== Exercise materials ==
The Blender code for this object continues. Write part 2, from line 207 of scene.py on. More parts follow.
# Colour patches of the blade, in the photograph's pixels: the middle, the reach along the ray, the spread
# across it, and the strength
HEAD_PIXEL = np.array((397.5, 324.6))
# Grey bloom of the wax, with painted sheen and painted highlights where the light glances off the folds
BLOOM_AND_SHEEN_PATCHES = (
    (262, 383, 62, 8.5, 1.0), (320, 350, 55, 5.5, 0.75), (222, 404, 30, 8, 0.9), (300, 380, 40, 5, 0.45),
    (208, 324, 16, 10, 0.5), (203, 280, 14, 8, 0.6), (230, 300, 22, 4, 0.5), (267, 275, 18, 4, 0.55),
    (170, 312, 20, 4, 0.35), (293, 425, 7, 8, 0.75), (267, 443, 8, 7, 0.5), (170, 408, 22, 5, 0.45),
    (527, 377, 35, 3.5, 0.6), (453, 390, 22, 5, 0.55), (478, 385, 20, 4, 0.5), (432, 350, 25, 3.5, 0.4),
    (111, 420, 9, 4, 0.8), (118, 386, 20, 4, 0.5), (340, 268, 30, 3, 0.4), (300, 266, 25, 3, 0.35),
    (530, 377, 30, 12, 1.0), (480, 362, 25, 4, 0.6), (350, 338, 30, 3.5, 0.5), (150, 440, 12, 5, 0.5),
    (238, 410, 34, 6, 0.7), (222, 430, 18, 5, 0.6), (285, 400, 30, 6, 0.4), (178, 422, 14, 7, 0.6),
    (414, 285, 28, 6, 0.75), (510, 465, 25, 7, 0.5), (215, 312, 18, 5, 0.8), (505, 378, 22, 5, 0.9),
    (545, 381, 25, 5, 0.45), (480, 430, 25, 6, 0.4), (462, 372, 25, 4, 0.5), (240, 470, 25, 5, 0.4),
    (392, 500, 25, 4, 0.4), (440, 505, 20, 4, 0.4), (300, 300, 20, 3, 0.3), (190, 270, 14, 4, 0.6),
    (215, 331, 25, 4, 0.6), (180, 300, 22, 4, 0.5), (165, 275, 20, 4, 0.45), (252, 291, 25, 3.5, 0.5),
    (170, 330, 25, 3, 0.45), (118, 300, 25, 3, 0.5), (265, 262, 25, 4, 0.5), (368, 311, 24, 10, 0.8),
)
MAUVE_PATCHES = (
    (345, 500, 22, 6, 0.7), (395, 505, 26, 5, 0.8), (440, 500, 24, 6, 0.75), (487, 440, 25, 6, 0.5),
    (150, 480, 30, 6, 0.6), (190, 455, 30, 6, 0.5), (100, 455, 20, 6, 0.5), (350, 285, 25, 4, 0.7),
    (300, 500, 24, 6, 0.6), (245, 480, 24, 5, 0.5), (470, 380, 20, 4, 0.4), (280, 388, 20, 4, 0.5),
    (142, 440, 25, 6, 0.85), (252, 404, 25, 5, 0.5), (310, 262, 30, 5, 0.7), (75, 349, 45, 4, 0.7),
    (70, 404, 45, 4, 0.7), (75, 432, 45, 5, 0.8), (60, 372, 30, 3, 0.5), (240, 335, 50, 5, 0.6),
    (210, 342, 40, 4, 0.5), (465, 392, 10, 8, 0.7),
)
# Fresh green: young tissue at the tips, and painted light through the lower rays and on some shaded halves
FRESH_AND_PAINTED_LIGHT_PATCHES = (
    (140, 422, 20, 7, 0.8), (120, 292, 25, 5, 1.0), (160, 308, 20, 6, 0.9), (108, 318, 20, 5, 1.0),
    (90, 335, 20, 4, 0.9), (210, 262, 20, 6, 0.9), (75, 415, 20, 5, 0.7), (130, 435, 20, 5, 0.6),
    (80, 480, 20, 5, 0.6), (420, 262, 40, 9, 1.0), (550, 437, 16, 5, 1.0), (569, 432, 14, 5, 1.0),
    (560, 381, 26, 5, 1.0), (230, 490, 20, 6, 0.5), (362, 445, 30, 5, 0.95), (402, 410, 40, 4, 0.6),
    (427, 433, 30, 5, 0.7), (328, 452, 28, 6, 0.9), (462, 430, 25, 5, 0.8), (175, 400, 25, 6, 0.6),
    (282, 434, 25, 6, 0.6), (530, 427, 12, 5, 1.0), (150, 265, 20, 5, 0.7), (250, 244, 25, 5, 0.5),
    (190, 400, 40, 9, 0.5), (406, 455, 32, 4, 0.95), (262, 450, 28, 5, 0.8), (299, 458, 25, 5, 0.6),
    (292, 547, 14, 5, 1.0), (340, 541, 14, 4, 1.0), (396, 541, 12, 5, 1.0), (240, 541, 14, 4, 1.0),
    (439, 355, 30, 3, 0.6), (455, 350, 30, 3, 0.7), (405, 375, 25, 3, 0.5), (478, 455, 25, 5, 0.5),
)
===
== Exercise materials ==
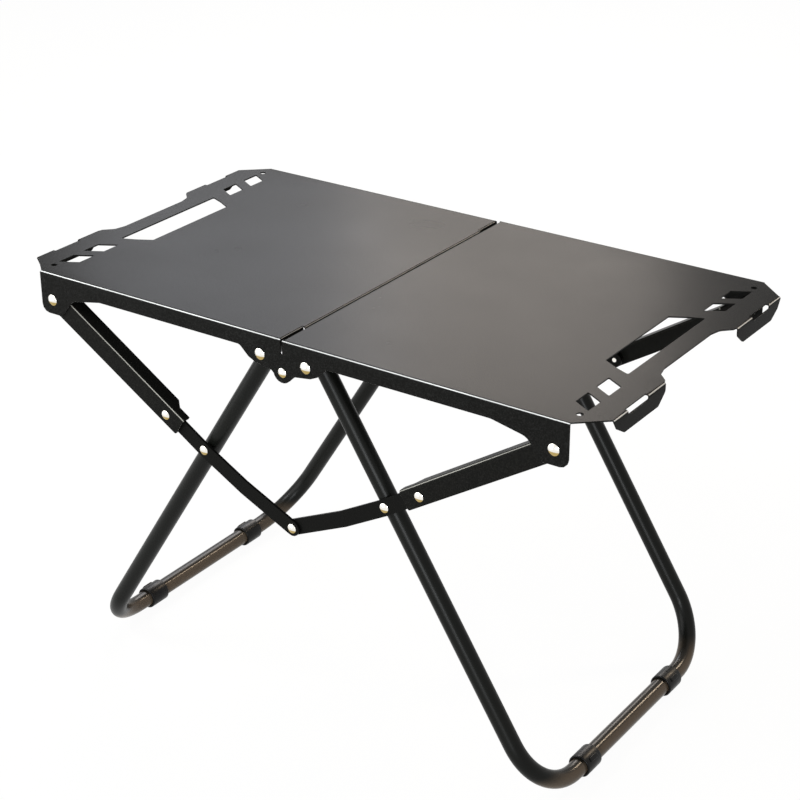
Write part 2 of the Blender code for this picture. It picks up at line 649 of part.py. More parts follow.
===
■ **Task instructions**:
State the count of lines holding the string "follow" in the listing above, and nothing else.

■ **Task output**:
2